The public has expressed increasing concerns that Government projects, like the Aadhar, involved with collecting, processing, and using personal data are currently not adequately regulated.
These projects are collecting and processing data in a way that abuses individual privacy, which has prompted industry and industrial bodies like Data Security Council of India (hereinafter referred to as “DSCI”) to push for adequate data protection standards in India.
DATA PRIVACY AND CYBER SECURITY FRAMEWORK IN INDIA
Instead of adopting the isolationist framework like the Chinese regulation that forbids global players like Facebook and Google from operating within its borders, India has adopted the European Union’s (hereinafter referred to as “EU”), General Data Protection Regulation (hereinafter referred to as “GDPR”), which permits international digital companies to conduct business under certain restrictions. However, in addition to the EU legislation, Indian Draft Privacy Bill has some extra restrictions.
The Information Technology (Reasonable Security Practices and Procedures and Sensitive Personal Data or Information) Rules, 2011, (hereinafter referred to as “IT Rules”) which are governed by the Information Technology Act, 2000, (hereinafter referred to as the “IT Act”) are the major laws that regulate data privacy in India.

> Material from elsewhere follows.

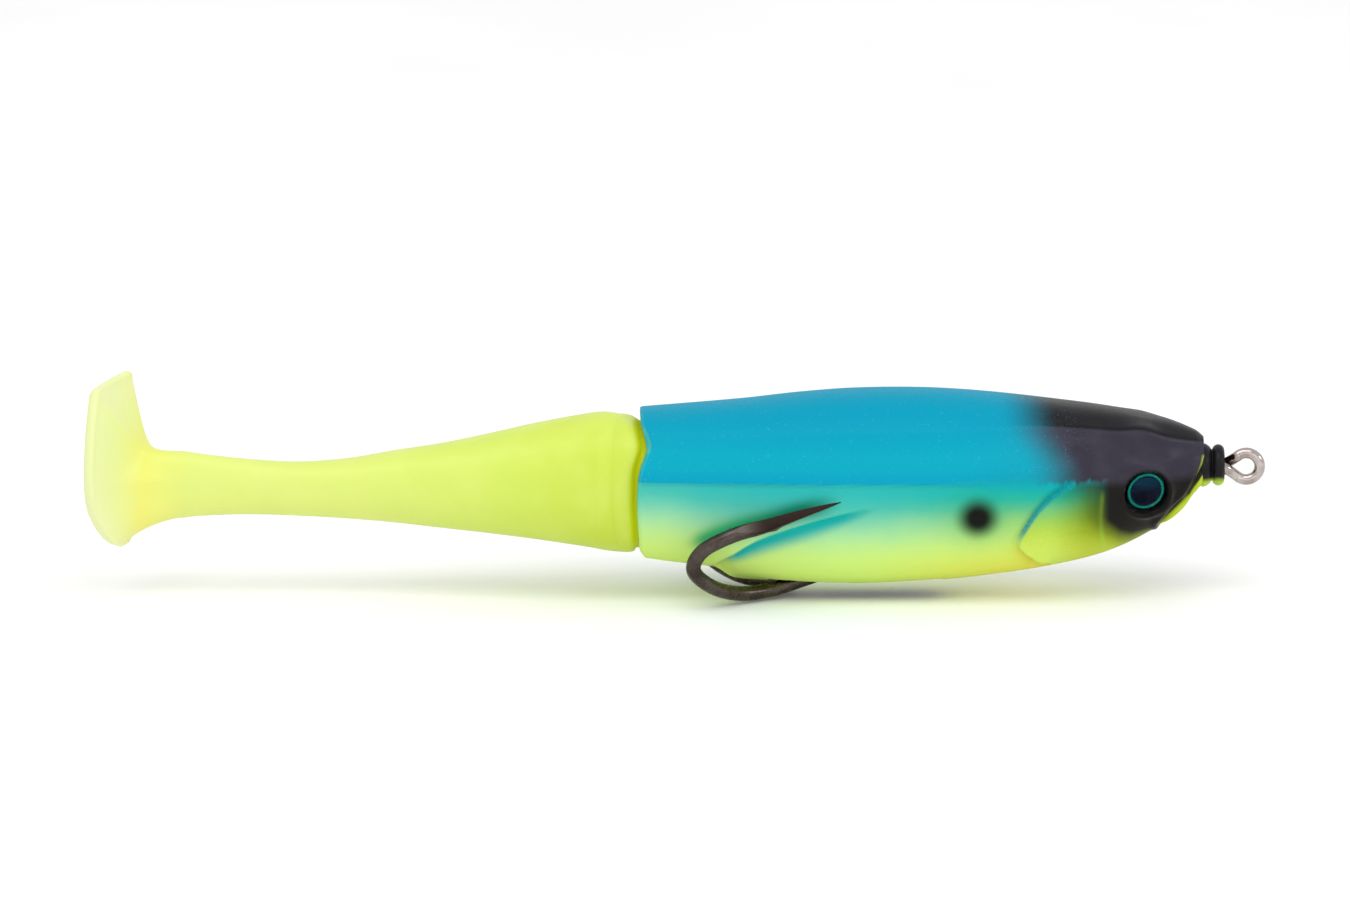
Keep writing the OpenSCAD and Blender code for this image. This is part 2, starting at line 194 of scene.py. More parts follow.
def add_object(name, data):
    """A new object in the scene."""
    obj = bpy.data.objects.new(name, data)
    bpy.context.scene.collection.objects.link(obj)
    return obj


def make_mesh(name, verts, faces, fields, material, smooth=True):
    """A mesh from points in millimetres; rest positions and painted fields are kept as attributes."""
    mesh = bpy.data.meshes.new(name)
    verts = np.asarray(verts, float)
    mesh.from_pydata((verts * MM).tolist(), [], faces)
    rest = mesh.attributes.new("rest", "FLOAT_VECTOR", "POINT")
    rest.data.foreach_set("vector", verts.astype(np.float32).ravel())
    for key, values in (fields or {}).items():
        layer = mesh.attributes.new(key, "FLOAT", "POINT")
        layer.data.foreach_set("value", np.asarray(values, np.float32).ravel())
    mesh.polygons.foreach_set("use_smooth", [smooth] * len(mesh.polygons))
    mesh.update()
    if material:
        mesh.materials.append(material)
    return add_object(name, mesh)


def grid_faces(rows, cols, keep=None):
    """Quads of a grid whose rows are closed rings; keep says which quads stay."""
    faces = []
    for i in range(rows - 1):
        for j in range(cols):
            if keep is None or keep[i, j]:
                k = (j + 1) % cols
                faces.append((i * cols + j, i * cols + k, (i + 1) * cols + k, (i + 1) * cols + j))
    return faces


def capped(rows, cols):
    """The same grid with its first and last rings closed."""
    first = tuple(range(cols - 1, -1, -1))
    last = tuple((rows - 1) * cols + j for j in range(cols))
    return grid_faces(rows, cols) + [first, last]


def revolve(name, profile, place, material, sides=96):
    """A revolved piece: profile rows are (height, radius), and place puts local points in the row frame."""
    a = np.linspace(0, 2 * np.pi, sides, endpoint=False)
    rings = [np.stack([r * np.cos(a), r * np.sin(a), np.full(sides, h)], 1) for h, r in profile]
    verts = place(np.concatenate(rings))
    radius = np.concatenate([np.full(sides, r) for h, r in profile])
    return make_mesh(name, verts, capped(len(profile), sides), {"radius": radius}, material)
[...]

According to the IT Rules, sensitive personal data includes, among other things, information about one’s finances, health, sexual orientation, and biometrics. Additionally, the IT Act mandates that enterprises have appropriate security methods and procedures in place to safeguard sensitive personal data.
The Government has also created the Computer Emergency Response Team (hereinafter referred to as “CERT-In”) in addition to the IT Act in order to respond to cyber security risks and vulnerabilities and work with other authorities.

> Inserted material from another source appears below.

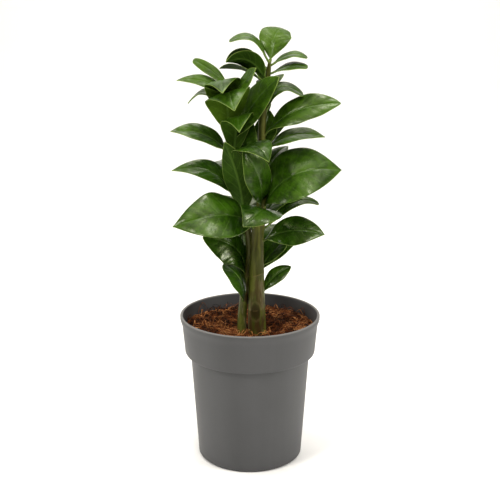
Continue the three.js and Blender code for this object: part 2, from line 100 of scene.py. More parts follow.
def skin(rings, start, end):
    """Closed skins over k stacks of n rings of m points, with a fan to a pole at each end.

    rings is (k, n, m, 3); start and end are (k, 3). Rings run anticlockwise seen from
    the end pole, so the faces point outwards.
    """
    k, n, m, _ = rings.shape
    points = np.concatenate([rings.reshape(k, n * m, 3), start[:, None], end[:, None]], axis=1)
    i, j = np.meshgrid(np.arange(n - 1), np.arange(m), indexing="ij")
    after = (j + 1) % m
    quads = np.stack([i * m + j, i * m + after, (i + 1) * m + after, (i + 1) * m + j], -1).reshape(-1, 4)
    around = np.arange(m)
    onward = (around + 1) % m
    foot = np.stack([np.full(m, n * m), onward, around], -1)
    head = np.stack([np.full(m, n * m + 1), (n - 1) * m + around, (n - 1) * m + onward], -1)
    shift = (np.arange(k) * (n * m + 2))[:, None, None]
    all_quads = (quads[None] + shift).reshape(-1, 4)
    all_fans = (np.concatenate([foot, head])[None] + shift).reshape(-1, 3)
    return points.reshape(-1, 3), all_quads.tolist() + all_fans.tolist()


def rounded(corners, steps=5):
    """An outline of (radius, height) whose corners carry arcs of the radius given as a third number."""
    outline = []
    for index, (r, z, fillet) in enumerate(corners):
        here = np.array([r, z], float)
        if fillet == 0 or index in (0, len(corners) - 1):
            outline.append(here)
            continue
        back = np.array(corners[index - 1][:2], float) - here
        onward = np.array(corners[index + 1][:2], float) - here
        back_way = back / np.linalg.norm(back)
        onward_way = onward / np.linalg.norm(onward)
        half = math.acos(np.clip(back_way @ onward_way, -1, 1)) / 2
        inset = min(fillet / math.tan(half), 0.49 * np.linalg.norm(back), 0.49 * np.linalg.norm(onward))
        for t in np.linspace(0, 1, steps + 1):
            outline.append(here + inset * ((1 - t) ** 2 * back_way + t**2 * onward_way))
    return np.array(outline)


def turned(outline, sides):
    """An outline of (radius, height) carried round the Z axis, ring by ring from its first point."""
    turn = np.arange(sides) * 2 * math.pi / sides
    r, z = outline[:, 0, None], outline[:, 1, None]
    rings = np.stack([r * np.cos(turn), r * np.sin(turn), z + 0 * turn], -1)
    return rings[None]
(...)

In order to exchange knowledge and best practices on cyber security, the Government also collaborates with other nations, international organisations, and countries.
In addition, the Government has started several programmes to raise public awareness of data privacy and cyber security, such as the Digital India programme, which aspires to make India into a society and economy that, is enabled by technology.
The Indian Government’s adoption of the Central Monitoring System (hereinafter referred to as “CMS”) is another illustration of how it wants to have more access to communications.
Because of technology, security organisations can bypass service providers and intercept talks directly. Whether the technology will enable for the surveillance of digital communications and internet traffic in addition to telephonic calls is not yet evident. What checks and balances the system has in place is likewise unknown.
The Government removes the service provider from the situation, which not only removes a possible check since service providers might refuse illegitimate demands, but also removes the opportunity for businesses to be open about the interception requests that they accede to.
Moreover, the Government is also making efforts to: monitor personal data and not hamper the rights of an individual by directing any authority or agency to intercept, monitor, and enable surveillance of data or privacy of an individual if the act is done for maintaining peaceful relations with other countries, securing public order and national interest, preventing the commission of cognizable offences, or for a variety of other reasons.
However, in accordance to avoid misuse of such powers, it is now required to document the justifications for doing so in writing. The Government has also used section 69A of the IT Act to prohibit a number of websites that contain illegal content or could be against the interests of the country.
As a result, the Government now acts as a watchdog for both the protection of personal data and the rights of the individuals, enforcing acceptable limitations for the sake of national security.
The Right to Privacy is not included as a basic right in the Indian Constitution. However, based on the interpretation made by the Supreme Court of India in the historic decision of Justice K. S. Puttaswamy (Retd.) and Anr. v. Union of India and Ors. [(2017) 10 SCC 1], this privilege is guaranteed to Indian nationals.
In this case, the Honorable Supreme Court interpreted Article 21 of the Constitution of India (hereinafter referred to as “Indian Constitution”) which refers to the Indian citizen’s fundamental right to life, principally as including the right to privacy and, among other things, the right to the protection of their data and informational privacy.
There are many challenges and situations to consider when creating data protection and privacy laws in India, such as the paradoxical problem of preserving personal data anonymity while attempting to identify the real perpetrator of an online crime due to identity theft and spoofing, allowing anyone sitting anywhere in the world to commit crimes to the point where they endanger the security of the country.
The Government needs to play the role of market regulator and gatekeeper when it comes to data privacy and cyber security. It must ensure that the right to privacy as a fundamental right is recognised and balanced with the various other security risks associated with trans-border data transfer.